Penerapan desentralisasi dan otonomi daerah belum sepenuhnya bisa optimal, tetapi dampaknya sudah mulai dirasakan, terutama dalam memperkuat identitas dan kemandirian daerah. Melalui pelaksanaan kebijakan ini, pemerintah pusat dan daerah diharapkan dapat berkolaborasi lebih baik untuk menciptakan kesejahteraan masyarakat yang merata. Upaya berkelanjutan untuk meningkatkan kapasitas dan sumber daya daerah sangat penting agar otonomi daerah dapat terwujud secara efektif dan bermanfaat bagi semua lapisan masyarakat.
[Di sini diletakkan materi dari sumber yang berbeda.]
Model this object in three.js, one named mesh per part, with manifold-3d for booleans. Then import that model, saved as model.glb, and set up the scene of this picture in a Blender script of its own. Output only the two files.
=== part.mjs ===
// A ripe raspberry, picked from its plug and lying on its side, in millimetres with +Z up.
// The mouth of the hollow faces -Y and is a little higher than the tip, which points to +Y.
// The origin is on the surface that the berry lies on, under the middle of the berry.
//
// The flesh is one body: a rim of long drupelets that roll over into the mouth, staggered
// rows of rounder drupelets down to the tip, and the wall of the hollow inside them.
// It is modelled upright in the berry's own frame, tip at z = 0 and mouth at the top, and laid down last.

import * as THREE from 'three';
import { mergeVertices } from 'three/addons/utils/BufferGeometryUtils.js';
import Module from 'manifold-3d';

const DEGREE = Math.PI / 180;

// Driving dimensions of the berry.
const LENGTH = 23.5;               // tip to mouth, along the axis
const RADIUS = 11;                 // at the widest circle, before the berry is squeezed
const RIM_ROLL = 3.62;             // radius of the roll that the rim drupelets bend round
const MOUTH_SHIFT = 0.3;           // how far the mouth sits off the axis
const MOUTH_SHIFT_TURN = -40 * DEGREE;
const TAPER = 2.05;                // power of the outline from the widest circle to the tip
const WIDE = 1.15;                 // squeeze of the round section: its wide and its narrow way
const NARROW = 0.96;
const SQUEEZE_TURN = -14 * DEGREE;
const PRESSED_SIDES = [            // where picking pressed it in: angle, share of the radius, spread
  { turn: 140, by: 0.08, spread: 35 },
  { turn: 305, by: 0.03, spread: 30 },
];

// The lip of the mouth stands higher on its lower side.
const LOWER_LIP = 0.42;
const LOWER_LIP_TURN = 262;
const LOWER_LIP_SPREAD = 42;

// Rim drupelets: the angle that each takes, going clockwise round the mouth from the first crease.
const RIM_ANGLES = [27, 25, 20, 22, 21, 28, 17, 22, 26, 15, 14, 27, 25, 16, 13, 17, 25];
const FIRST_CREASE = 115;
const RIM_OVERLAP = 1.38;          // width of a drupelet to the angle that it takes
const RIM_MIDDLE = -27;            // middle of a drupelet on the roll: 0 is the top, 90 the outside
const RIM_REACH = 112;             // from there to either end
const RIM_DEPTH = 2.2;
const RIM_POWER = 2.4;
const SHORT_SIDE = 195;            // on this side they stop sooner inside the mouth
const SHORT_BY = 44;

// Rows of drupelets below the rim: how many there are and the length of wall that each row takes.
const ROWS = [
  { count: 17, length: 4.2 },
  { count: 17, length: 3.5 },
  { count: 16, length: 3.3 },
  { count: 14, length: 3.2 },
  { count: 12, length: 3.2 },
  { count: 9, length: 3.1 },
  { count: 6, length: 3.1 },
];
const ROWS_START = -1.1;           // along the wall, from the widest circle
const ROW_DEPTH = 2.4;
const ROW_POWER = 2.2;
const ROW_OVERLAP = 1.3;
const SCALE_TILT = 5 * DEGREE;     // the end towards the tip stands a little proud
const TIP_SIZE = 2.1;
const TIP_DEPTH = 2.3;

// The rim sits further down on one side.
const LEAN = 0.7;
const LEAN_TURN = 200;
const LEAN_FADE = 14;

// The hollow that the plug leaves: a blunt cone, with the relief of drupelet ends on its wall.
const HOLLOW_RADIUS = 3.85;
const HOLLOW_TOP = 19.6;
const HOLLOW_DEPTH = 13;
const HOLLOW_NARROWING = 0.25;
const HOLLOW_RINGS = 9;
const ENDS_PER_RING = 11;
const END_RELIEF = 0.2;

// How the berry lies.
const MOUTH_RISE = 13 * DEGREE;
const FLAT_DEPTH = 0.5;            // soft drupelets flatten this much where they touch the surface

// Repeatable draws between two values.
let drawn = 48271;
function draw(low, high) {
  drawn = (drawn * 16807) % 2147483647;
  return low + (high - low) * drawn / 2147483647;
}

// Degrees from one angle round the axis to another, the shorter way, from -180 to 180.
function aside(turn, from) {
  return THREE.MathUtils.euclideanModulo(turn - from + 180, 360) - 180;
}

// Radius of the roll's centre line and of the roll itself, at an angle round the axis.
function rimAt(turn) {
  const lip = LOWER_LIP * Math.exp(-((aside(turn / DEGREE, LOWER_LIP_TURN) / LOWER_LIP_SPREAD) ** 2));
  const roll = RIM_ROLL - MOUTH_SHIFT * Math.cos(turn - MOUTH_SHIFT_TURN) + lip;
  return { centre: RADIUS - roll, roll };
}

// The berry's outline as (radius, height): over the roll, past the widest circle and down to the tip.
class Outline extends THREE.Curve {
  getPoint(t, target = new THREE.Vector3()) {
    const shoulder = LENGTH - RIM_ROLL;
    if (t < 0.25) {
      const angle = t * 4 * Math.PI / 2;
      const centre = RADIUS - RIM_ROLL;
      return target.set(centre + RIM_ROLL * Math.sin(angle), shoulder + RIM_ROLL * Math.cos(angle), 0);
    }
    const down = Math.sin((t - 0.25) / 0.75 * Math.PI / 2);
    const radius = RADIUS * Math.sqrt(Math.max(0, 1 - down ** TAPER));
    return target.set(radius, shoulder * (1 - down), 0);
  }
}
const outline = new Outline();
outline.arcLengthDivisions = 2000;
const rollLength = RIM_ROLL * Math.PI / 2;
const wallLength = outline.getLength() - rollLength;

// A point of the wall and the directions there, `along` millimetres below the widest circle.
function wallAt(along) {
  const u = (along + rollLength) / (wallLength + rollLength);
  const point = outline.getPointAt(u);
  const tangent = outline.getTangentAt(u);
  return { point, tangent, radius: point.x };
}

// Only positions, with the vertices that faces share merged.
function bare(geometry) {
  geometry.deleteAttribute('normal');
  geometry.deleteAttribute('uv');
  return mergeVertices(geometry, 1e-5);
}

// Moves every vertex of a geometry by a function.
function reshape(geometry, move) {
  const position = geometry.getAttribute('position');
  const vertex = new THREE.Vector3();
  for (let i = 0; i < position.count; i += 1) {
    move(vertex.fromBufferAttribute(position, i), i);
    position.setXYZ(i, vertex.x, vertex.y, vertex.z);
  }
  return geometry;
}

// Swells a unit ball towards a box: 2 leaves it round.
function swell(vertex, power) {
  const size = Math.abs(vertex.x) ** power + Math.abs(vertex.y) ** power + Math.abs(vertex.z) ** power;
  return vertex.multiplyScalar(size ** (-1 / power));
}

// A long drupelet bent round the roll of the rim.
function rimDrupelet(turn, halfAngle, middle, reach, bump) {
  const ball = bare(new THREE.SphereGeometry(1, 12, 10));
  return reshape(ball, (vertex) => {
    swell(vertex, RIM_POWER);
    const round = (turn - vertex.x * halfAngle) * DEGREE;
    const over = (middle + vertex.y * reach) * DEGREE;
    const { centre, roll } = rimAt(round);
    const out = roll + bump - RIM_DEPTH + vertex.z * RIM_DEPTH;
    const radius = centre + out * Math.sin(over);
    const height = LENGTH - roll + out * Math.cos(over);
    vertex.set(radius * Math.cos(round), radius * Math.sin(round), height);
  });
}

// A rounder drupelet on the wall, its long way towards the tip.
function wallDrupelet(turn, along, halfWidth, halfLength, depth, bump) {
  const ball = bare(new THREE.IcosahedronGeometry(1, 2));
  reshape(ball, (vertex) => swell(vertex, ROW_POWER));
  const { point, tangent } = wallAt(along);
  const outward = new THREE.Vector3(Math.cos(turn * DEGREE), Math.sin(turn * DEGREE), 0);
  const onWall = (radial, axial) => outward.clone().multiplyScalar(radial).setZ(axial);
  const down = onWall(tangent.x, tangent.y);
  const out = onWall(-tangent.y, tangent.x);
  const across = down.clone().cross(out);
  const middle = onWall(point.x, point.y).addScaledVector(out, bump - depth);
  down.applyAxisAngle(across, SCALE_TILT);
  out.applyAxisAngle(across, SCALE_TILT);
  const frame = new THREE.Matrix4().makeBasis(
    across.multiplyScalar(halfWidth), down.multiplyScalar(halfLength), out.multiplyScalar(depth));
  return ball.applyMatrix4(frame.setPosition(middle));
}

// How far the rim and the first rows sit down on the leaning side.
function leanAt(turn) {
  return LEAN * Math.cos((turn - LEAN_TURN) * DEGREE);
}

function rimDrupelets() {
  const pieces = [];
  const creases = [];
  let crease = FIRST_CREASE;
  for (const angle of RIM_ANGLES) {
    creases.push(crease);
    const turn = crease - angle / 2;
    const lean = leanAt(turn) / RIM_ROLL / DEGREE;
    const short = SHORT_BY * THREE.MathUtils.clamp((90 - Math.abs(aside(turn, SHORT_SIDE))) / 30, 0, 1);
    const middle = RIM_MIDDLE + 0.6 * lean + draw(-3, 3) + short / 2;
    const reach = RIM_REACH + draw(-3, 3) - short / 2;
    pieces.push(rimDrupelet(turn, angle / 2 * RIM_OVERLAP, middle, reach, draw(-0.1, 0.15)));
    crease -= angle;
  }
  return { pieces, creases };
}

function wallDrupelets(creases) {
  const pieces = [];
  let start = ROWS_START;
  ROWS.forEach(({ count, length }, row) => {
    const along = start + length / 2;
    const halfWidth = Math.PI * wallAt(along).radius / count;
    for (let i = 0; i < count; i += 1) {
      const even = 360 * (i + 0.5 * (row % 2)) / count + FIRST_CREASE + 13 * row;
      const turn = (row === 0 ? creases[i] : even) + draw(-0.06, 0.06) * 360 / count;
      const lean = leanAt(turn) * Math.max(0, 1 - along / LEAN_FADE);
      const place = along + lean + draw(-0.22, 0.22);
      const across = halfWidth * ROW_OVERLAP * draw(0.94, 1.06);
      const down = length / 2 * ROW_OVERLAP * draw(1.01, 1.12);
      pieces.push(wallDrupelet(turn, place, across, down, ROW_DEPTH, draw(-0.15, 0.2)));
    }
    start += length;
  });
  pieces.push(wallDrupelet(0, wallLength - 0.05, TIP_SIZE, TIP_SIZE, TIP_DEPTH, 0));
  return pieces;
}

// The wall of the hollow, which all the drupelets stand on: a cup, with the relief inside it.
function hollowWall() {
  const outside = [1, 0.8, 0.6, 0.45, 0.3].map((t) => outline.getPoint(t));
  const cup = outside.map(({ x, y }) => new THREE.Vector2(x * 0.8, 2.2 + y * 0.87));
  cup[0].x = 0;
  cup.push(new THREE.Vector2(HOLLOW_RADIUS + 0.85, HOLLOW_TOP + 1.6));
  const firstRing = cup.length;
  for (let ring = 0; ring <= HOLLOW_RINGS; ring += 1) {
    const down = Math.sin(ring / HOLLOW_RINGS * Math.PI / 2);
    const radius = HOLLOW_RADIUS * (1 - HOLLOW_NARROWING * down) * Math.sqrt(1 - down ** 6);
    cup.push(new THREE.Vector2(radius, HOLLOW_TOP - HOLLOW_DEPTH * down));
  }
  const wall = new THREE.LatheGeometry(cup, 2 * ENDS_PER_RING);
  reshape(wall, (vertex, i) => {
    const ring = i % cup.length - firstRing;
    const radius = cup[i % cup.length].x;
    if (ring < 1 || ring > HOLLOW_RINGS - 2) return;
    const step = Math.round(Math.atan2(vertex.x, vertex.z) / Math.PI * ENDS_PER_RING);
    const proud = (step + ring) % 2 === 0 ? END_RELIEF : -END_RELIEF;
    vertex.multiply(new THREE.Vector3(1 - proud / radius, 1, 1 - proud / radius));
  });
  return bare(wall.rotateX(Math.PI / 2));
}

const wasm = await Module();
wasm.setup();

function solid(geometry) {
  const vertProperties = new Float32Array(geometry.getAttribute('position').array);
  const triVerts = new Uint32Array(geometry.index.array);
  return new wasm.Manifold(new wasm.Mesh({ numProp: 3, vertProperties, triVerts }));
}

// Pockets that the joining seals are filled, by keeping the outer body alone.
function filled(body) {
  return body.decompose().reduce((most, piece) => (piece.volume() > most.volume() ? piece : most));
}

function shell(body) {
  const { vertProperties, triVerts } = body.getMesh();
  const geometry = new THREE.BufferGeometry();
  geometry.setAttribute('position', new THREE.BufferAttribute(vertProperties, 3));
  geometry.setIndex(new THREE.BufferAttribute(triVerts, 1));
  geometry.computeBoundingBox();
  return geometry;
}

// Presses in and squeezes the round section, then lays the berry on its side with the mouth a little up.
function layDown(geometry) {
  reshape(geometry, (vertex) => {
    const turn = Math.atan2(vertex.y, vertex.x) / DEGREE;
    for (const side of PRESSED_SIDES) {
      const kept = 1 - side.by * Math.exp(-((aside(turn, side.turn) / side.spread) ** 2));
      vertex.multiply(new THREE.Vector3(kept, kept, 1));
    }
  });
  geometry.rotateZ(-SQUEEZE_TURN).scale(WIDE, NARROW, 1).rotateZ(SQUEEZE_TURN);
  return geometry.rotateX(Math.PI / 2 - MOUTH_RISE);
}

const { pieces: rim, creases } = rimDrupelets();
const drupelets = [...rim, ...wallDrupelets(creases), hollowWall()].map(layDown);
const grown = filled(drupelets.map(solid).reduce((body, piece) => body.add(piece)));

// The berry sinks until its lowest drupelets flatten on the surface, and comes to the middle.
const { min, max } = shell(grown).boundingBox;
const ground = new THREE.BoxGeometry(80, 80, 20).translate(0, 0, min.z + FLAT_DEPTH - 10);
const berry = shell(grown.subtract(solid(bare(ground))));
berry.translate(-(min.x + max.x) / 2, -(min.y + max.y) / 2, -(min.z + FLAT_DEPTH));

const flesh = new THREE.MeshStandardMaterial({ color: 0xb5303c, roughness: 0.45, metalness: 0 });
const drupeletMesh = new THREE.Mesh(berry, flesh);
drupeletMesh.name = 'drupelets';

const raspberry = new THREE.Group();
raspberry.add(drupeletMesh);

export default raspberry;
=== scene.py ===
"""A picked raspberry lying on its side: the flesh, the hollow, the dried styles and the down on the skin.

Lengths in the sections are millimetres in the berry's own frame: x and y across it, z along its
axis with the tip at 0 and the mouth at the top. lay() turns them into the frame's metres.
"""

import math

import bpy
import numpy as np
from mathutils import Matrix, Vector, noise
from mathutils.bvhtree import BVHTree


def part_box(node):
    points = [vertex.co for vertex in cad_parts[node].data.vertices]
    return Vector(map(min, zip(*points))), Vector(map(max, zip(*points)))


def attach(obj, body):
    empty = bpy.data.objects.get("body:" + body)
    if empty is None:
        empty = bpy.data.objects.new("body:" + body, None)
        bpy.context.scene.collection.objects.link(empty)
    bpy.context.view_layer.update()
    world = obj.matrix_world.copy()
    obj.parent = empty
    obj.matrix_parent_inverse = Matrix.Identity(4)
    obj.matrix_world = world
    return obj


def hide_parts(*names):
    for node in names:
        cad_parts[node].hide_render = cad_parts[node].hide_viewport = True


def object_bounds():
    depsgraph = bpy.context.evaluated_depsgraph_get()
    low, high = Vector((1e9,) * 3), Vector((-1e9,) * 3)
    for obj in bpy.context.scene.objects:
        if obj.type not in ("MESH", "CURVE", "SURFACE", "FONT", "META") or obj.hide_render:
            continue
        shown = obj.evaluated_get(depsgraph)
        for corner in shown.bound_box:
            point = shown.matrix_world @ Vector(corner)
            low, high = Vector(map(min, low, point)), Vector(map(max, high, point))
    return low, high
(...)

Perbandingan Sistem Pemerintahan Indonesia
Sistem pemerintahan di Indonesia telah mengalami banyak perubahan dari masa ke masa. Pada masa Orde Lama, sistem pemerintahan yang diterapkan adalah sistem parlementer dimana kekuasaan eksekutif lebih lemah dibandingkan kekuasaan legislatif. Hal ini membuat seringnya pergantian kabinet dan ketidakstabilan politik. Dalam periode ini, presiden memiliki kekuasaan yang terbatas dan lebih berfungsi sebagai simbol, sementara kabinet diisi oleh berbagai partai politik yang sering kali bertikai.
Beralih ke Orde Baru, sistem pemerintahan berubah menjadi sistem presidensial yang lebih terpusat. Di bawah kepemimpinan Soeharto, kekuasaan presiden meningkat pesat dan banyak partai politik dibatasi. Demokrasi formal ada, tetapi dalam praktiknya, banyak dikontrol oleh pemerintah. Dalam sistem ini, presiden memiliki wewenang yang besar baik dalam urusan eksekutif maupun legislasi, sehingga stabilitas politik dapat terjaga meskipun dengan biaya demokrasi.
Era reformasi membawa perubahan signifikan dengan mengedepankan sistem pemerintahan yang lebih demokratis dan desentralisasi kekuasaan. Pemilihan umum yang lebih bebas dan transparan menjadi ciri khas era ini. Desentralisasi memberi keleluasaan kepada daerah dalam pengelolaan pemerintahan lokal, mendukung partisipasi masyarakat dalam proses pengambilan keputusan. Melalui sistem ini, aspirasi masyarakat lebih terwakili dan kebijakan yang diambil cenderung lebih memperhatikan kebutuhan lokal.